# [DATA LINES]
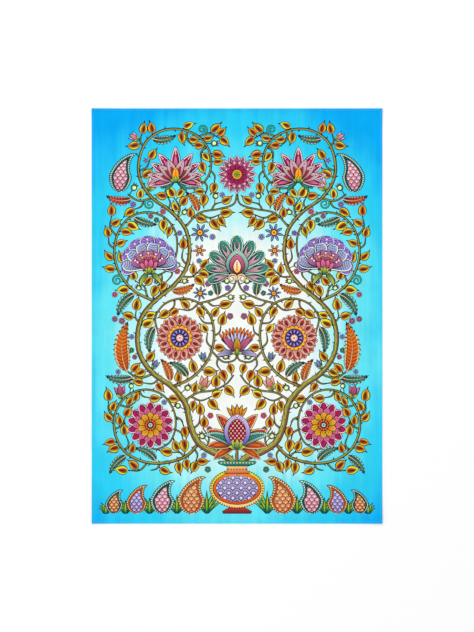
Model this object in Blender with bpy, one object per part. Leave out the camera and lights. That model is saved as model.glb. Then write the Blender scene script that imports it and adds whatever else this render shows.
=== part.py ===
"""Kalamkari panel: one cotton cloth, 28 by 40 inches, that lies flat and face up.

The cloth is turned under and hemmed all round, so its rim is thicker than its field,
and thickest in the corners where two hems cross. Metres, +Z up, the origin under the
middle of the cloth on the surface it lies on, and the design's upper edge towards +Y.
"""

import bmesh
import bpy

INCH = 0.0254
WIDTH = 28 * INCH
LENGTH = 40 * INCH
CLOTH_THICKNESS = 0.0010
# What one turned hem adds to the cloth's thickness
HEM_RISE = 0.0007
# Section of the hem, from the cloth's edge inwards: distance from the edge, share of HEM_RISE
HEM_SECTION = (
    {"inset": 0.0000, "share": 0.15},
    {"inset": 0.0004, "share": 0.75},
    {"inset": 0.0011, "share": 1.00},
    {"inset": 0.0060, "share": 1.00},
    {"inset": 0.0068, "share": 0.70},
    {"inset": 0.0076, "share": 0.00},
)
GROUND_BLUE = (0.045, 0.520, 0.850, 1.0)
CLOTH_ROUGHNESS = 0.88


def clear_scene():
    """Removes every object that the file opened with."""
    for item in list(bpy.data.objects):
        bpy.data.objects.remove(item, do_unlink=True)


def dyed_cotton():
    """The cloth's material: matte cotton in the ground's sky blue."""
    material = bpy.data.materials.new("dyed_cotton")
    material.use_nodes = True
    shader = material.node_tree.nodes["Principled BSDF"]
    shader.inputs["Base Color"].default_value = GROUND_BLUE
    shader.inputs["Roughness"].default_value = CLOTH_ROUGHNESS
    shader.inputs["Metallic"].default_value = 0.0
    return material


def stations(extent):
    """Places across the cloth, as (place, share of HEM_RISE), from one edge to the other."""
    low = [(-extent / 2 + row["inset"], row["share"]) for row in HEM_SECTION]
    high = [(-place, share) for place, share in reversed(low)]
    return low + high


def rim_loop(columns, rows):
    """Grid places round the edge of the cloth, in order, without a repeat."""
    front = [(i, 0) for i in range(columns - 1)]
    right = [(columns - 1, j) for j in range(rows - 1)]
    back = [(i, rows - 1) for i in range(columns - 1, 0, -1)]
    left = [(0, j) for j in range(rows - 1, 0, -1)]
    return front + right + back + left


def hemmed_cloth():
    """The whole cloth as one closed mesh: a flat underside, and a face raised at the hems."""
    across, along = stations(WIDTH), stations(LENGTH)
    mesh = bmesh.new()
    face_points = {}
    for i, (x, share_x) in enumerate(across):
        for j, (y, share_y) in enumerate(along):
            height = CLOTH_THICKNESS + HEM_RISE * (share_x + share_y)
            face_points[i, j] = mesh.verts.new((x, y, height))
    for i in range(len(across) - 1):
        for j in range(len(along) - 1):
            corners = ((i, j), (i + 1, j), (i + 1, j + 1), (i, j + 1))
            mesh.faces.new([face_points[c] for c in corners])
    rim = rim_loop(len(across), len(along))
    base = {c: mesh.verts.new((*face_points[c].co.xy, 0.0)) for c in rim}
    for here, after in zip(rim, rim[1:] + rim[:1]):
        mesh.faces.new((base[here], base[after], face_points[after], face_points[here]))
    mesh.faces.new([base[c] for c in reversed(rim)])
    bmesh.ops.recalc_face_normals(mesh, faces=mesh.faces)
    data = bpy.data.meshes.new("panel")
    mesh.to_mesh(data)
    mesh.free()
    return data


def build():
    """Makes the panel as the file's only object."""
    clear_scene()
    panel = bpy.data.objects.new("panel", hemmed_cloth())
    panel.data.materials.append(dyed_cotton())
    bpy.context.scene.collection.objects.link(panel)


build()
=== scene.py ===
"""Looks of the kalamkari panel: one hemmed cotton cloth, painted and dyed, lying face up.

The painting is a traditional flowering scroll, mirrored about the upright middle line.
Two vines rise from a vase and coil round big flowers, over a row of paisleys. It is laid
out on a full-size cartoon in millimetres, x across and y up from the middle of the cloth.
The cartoon becomes the cloth's own faces, so each dyed shape has its own edge in the mesh,
and the fine hatching of the pen is drawn by the material.
"""

from __future__ import annotations

import logging
import math
from collections.abc import Callable, Iterable, Sequence
from dataclasses import dataclass, replace
from enum import Enum

import bpy
import numpy as np
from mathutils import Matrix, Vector
from mathutils.geometry import delaunay_2d_cdt
from numpy.typing import NDArray

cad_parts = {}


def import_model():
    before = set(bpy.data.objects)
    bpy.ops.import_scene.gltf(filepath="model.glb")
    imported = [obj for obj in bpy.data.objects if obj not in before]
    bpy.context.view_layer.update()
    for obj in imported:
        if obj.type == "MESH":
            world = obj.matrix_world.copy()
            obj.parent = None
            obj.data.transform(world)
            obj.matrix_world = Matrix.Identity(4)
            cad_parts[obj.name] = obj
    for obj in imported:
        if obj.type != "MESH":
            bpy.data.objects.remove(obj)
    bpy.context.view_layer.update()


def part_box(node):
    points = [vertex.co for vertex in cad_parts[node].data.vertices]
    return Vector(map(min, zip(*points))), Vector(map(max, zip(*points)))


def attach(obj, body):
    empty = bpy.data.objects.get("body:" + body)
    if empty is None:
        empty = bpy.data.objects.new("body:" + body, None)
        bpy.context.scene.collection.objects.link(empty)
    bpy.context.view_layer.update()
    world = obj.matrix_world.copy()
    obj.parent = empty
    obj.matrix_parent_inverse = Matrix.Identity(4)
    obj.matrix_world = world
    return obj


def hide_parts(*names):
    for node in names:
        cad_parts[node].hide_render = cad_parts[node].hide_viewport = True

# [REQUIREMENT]
Please write out exactly the lines from the start of the data through the line that contains "return low + high", both ends included, and nothing else.

# [WORKED SOLUTION]
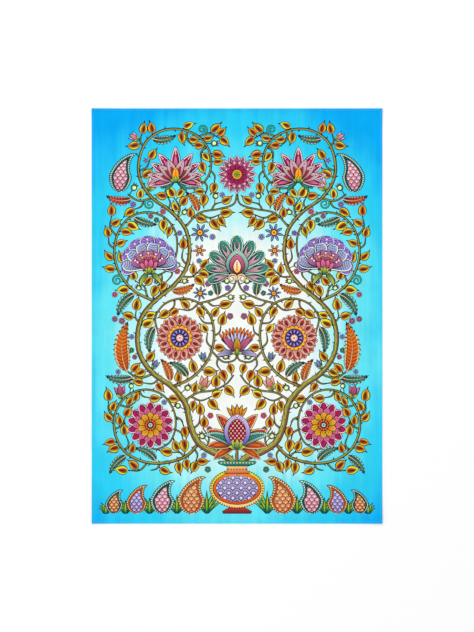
Model this object in Blender with bpy, one object per part. Leave out the camera and lights. That model is saved as model.glb. Then write the Blender scene script that imports it and adds whatever else this render shows.
=== part.py ===
"""Kalamkari panel: one cotton cloth, 28 by 40 inches, that lies flat and face up.

The cloth is turned under and hemmed all round, so its rim is thicker than its field,
and thickest in the corners where two hems cross. Metres, +Z up, the origin under the
middle of the cloth on the surface it lies on, and the design's upper edge towards +Y.
"""

import bmesh
import bpy

INCH = 0.0254
WIDTH = 28 * INCH
LENGTH = 40 * INCH
CLOTH_THICKNESS = 0.0010
# What one turned hem adds to the cloth's thickness
HEM_RISE = 0.0007
# Section of the hem, from the cloth's edge inwards: distance from the edge, share of HEM_RISE
HEM_SECTION = (
    {"inset": 0.0000, "share": 0.15},
    {"inset": 0.0004, "share": 0.75},
    {"inset": 0.0011, "share": 1.00},
    {"inset": 0.0060, "share": 1.00},
    {"inset": 0.0068, "share": 0.70},
    {"inset": 0.0076, "share": 0.00},
)
GROUND_BLUE = (0.045, 0.520, 0.850, 1.0)
CLOTH_ROUGHNESS = 0.88


def clear_scene():
    """Removes every object that the file opened with."""
    for item in list(bpy.data.objects):
        bpy.data.objects.remove(item, do_unlink=True)


def dyed_cotton():
    """The cloth's material: matte cotton in the ground's sky blue."""
    material = bpy.data.materials.new("dyed_cotton")
    material.use_nodes = True
    shader = material.node_tree.nodes["Principled BSDF"]
    shader.inputs["Base Color"].default_value = GROUND_BLUE
    shader.inputs["Roughness"].default_value = CLOTH_ROUGHNESS
    shader.inputs["Metallic"].default_value = 0.0
    return material


def stations(extent):
    """Places across the cloth, as (place, share of HEM_RISE), from one edge to the other."""
    low = [(-extent / 2 + row["inset"], row["share"]) for row in HEM_SECTION]
    high = [(-place, share) for place, share in reversed(low)]
    return low + high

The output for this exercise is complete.